Member of Parliament, Pratinidhi Sabha
- Incumbent
- Assumed office 26 March 2026
- Preceded by: Mohan Bahadur Basnet
- Constituency: Sindhupalchok 2

Minister for Physical Infrastructure and Development of Bagmati Province
- In office 10 January 2023 – 23 July 2024
- Governor: Yadav Chandra Sharma
- Chief Minister: Shalikram Jamkattel
- Preceded by: Krishna Lal Bhadel

Minister for Social Development of Bagmati Province
- In office 1 March 2018 – 25 December 2020
- Governor: Anuradha Koirala Bishnu Prasad Prasain
- Chief Minister: Dormani Poudel
- Preceded by: Constituency created
- Succeeded by: Saraswati Basnet

Member of the Bagmati Provincial Assembly
- In office 1 February 2018 – 19 January 2026
- Preceded by: Constituency created
- Constituency: Sindhupalchok 2 (A)

Personal details
- Born: 19 February 1983 (age 43) Sanusiruwari, Sindhupalchok District, Nepal
- Party: Nepali Communist Party
- Other political affiliations: CPN (Maoist Centre)
- Spouse: Parbati Dulal
- Parents: Guru Prasad Dulal (father); Jhamkamaya dulal (mother);

= Yubaraj Dulal =

Nepalese politician

Yubaraj Dulal is a Nepalese politician currently serving as a member of Parliament (MP) for Sindhupalchok 2 from the Nepali Communist Party. He previously served as a member of the Bagmati Provincial Assembly from Sindhupalchok 2 (A) from 2018 to 2025.

== Civil War ==
He became active with the CPN (Maoist) in 1994.

== Political career ==
He joined the All Nepal National Independent Students' Union (Revolutionary) in 1993.
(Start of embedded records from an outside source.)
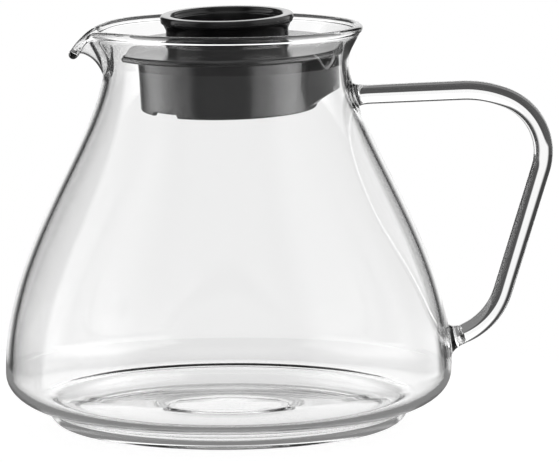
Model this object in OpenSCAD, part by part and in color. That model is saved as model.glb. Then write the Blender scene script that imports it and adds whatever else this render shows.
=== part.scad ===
// Glass coffee jug with a loose black lid.
// The jug is blown glass in one piece: body, foot ring, raised middle of the floor, neck, rim bead,
// drawn spout and a bent glass rod as handle. The lid is one plastic moulding that rests in the
// flared neck, turned and tilted a little as it happens to lie.
// Origin: the jug's axis at the surface it stands on. +Z up, spout towards -X, handle towards +X.

/* [Body] */
// Largest outside diameter of the body
body_d = 160; // [150:1:176]
// Height of the widest place above the standing surface
belly_z = 18; // [14:0.5:22]
// Height from the standing surface to the top of the rim bead
jug_h = 142.4; // [134:0.2:160]
// Thickness of the blown wall
wall = 2.3; // [1.8:0.1:2.6]

/* [Foot and floor] */
// Outside diameter of the foot ring
foot_d = 129; // [118:0.5:134]
// Height at which the body springs from the foot ring
foot_h = 6.5; // [6:0.25:8]
// Rounding of the foot ring's outer lower edge
foot_edge_r = 5; // [3:0.25:5.5]
// Width of the flat ring that the jug stands on
rest_w = 2.6; // [1.5:0.1:5]
// Thickness of the floor
floor_t = 2.4; // [2:0.1:3.4]
// Diameter of the raised middle of the floor
punt_d = 48; // [36:1:60]
// Height by which the middle of the floor is raised
punt_h = 2.3; // [1.5:0.1:3.2]

/* [Neck and rim] */
// Outside diameter of the neck where it is narrowest
neck_d = 87.1; // [82:0.5:92]
// How far the rim bead stands out beyond the neck, on the radius
rim_out = 5.2; // [4:0.1:7]
// Thickness of the rim bead
bead_t = 2.9; // [2.4:0.1:3.2]

/* [Spout] */
// How far the tip of the spout stands out beyond the neck
spout_out = 12.65; // [10:0.05:16]
// How far the tip lies below the rim
spout_drop = 8.6; // [6:0.2:10]
// Thickness of the bead at the tip of the spout
tip_t = 3.5; // [2.6:0.1:4]
// Thickness of the drawn wall in the spout
spout_wall = 1.1; // [0.9:0.1:1.6]
// Half angle over which the spout is drawn out of the neck
spout_spread = 8.3; // [7:0.1:10]

/* [Handle] */
// Thickness of the bent glass rod
rod_d = 6.9; // [6:0.1:8]
// Distance from the axis to the outermost point of the rod's centre line
handle_reach = 113; // [108:1:124]
// Height of the rod's centre line where it leaves the neck
handle_top_z = 116.9; // [112:0.1:117]
// Height of the rod's centre line where it meets the belly
handle_low_z = 28.6; // [26:0.1:34]
// Bend radius of the long bend at the top
bend_top_r = 38; // [30:1:44]
// Bend radius of the tight bend at the outer corner
bend_corner_r = 20.8; // [16:0.2:24]
// Bend radius of the lower bend
bend_low_r = 24.5; // [18:0.5:28]
// How much wider than the rod the melted joint is at the wall
joint_flare = 2.6; // [1:0.1:3.5]

/* [Lid] */
// How far the flange overlaps the narrowest place of the neck, on the radius
flange_lap = 0.55; // [0.3:0.05:1]
// Thickness of the flange
flange_t = 2.4; // [2:0.1:3]
// Distance from the lid's axis to the straight edge that leaves the spout free
flange_cut = 34.2; // [30:0.2:37]
// Depth of the skirt below the flange
skirt_depth = 20.5; // [14:0.5:26]
// Gap between the flange's edge and the skirt, on the radius
skirt_inset = 9.7; // [8:0.1:12]
// Width of the hollow lug on the skirt's handle side
lug_w = 25; // [16:0.5:30]
// Clearance between the lug and the narrowest place of the neck
lug_gap = 1.65; // [1.4:0.05:3]
// How much shorter than the skirt the lug is at its outer face
lug_rise = 6; // [2:0.5:10]
// Thickness of the skirt and of the lid's other walls
lid_wall = 2; // [1.6:0.1:2.4]
// Outside diameter of the knob's cylinder
knob_d = 43.7; // [36:0.2:46]
// Height of the knob above the flange
knob_h = 11; // [9:0.2:16]
// How far the knob's grip bead stands out, on the radius
grip_out = 1.85; // [1:0.05:2.5]
// Height of the knob's grip bead
grip_h = 3.2; // [2.6:0.1:4.4]
// Clearance between the flange and the neck where it rests
seat_gap = 0.3; // [0.2:0.05:0.4]
// Forward lean of the lid as it lies in the neck, in degrees
lean_front = 1.86; // [0:0.02:2]
// Lean of the lid towards the spout, in degrees
lean_spout = 1.07; // [0:0.01:1.2]
// How far the lid lies off the jug's axis, towards the handle
lid_shift = 0.5; // [0:0.1:0.6]
// Turn of the lid about its own axis, in degrees
lid_turn = -5; // [-15:1:15]

/* [Hidden] */

glass_tint = [0.86, 0.89, 0.88, 0.35];
lid_black = [0.09, 0.09, 0.095];
round_fn = 128;

// Shape of the body's side: one cubic curve, upright at the belly and at the neck.
belly_pull = 0.424;
neck_pull = 0.231;
neck_below_rim = 13;
body_steps = 40;
// Shape of the body's underside between the foot ring and the belly.
under_out = 2;
under_lift = 0.4;
under_pull = 5;
belly_pull_down = 0.62;
under_steps = 10;
// Seam between the turned body and the drawn neck, as a share of the body's curve.
seam_t = 0.925;
// The drawn neck's wall is this much thinner on each side, so that it starts inside the turned wall.
neck_tuck = 0.12;
tuck_deep = 1.5;
// Recess under the floor that keeps the glass off the surface inside the foot ring.
rest_rise = 0.5;
ease_w = 3;
arc_steps = 8;

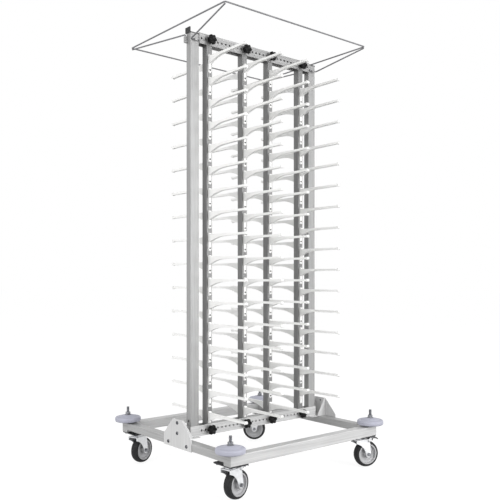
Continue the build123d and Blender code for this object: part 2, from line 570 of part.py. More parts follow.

Dulal was elected to the Bagmati Provincial Assembly from Sindhupalchok 2 (A) at the 2017 provincial elections. He served as a minister in the Poudel cabinet from February 2018 to December 2020.

He was re-elected to the Bagmati Provincial Assembly in the 2022 provincial election. He served as a minister in the Jamkattel cabinet from January 2023 to July 2024.

Dulal resigned from the Bagmati provincial assembly in January 2026 to contest the 2026 general election. He was elected to the Pratinidhi Sabha from Sindhupalchok 2.

== Personal life ==
He is married to Parbati Dulal with whom he was two children.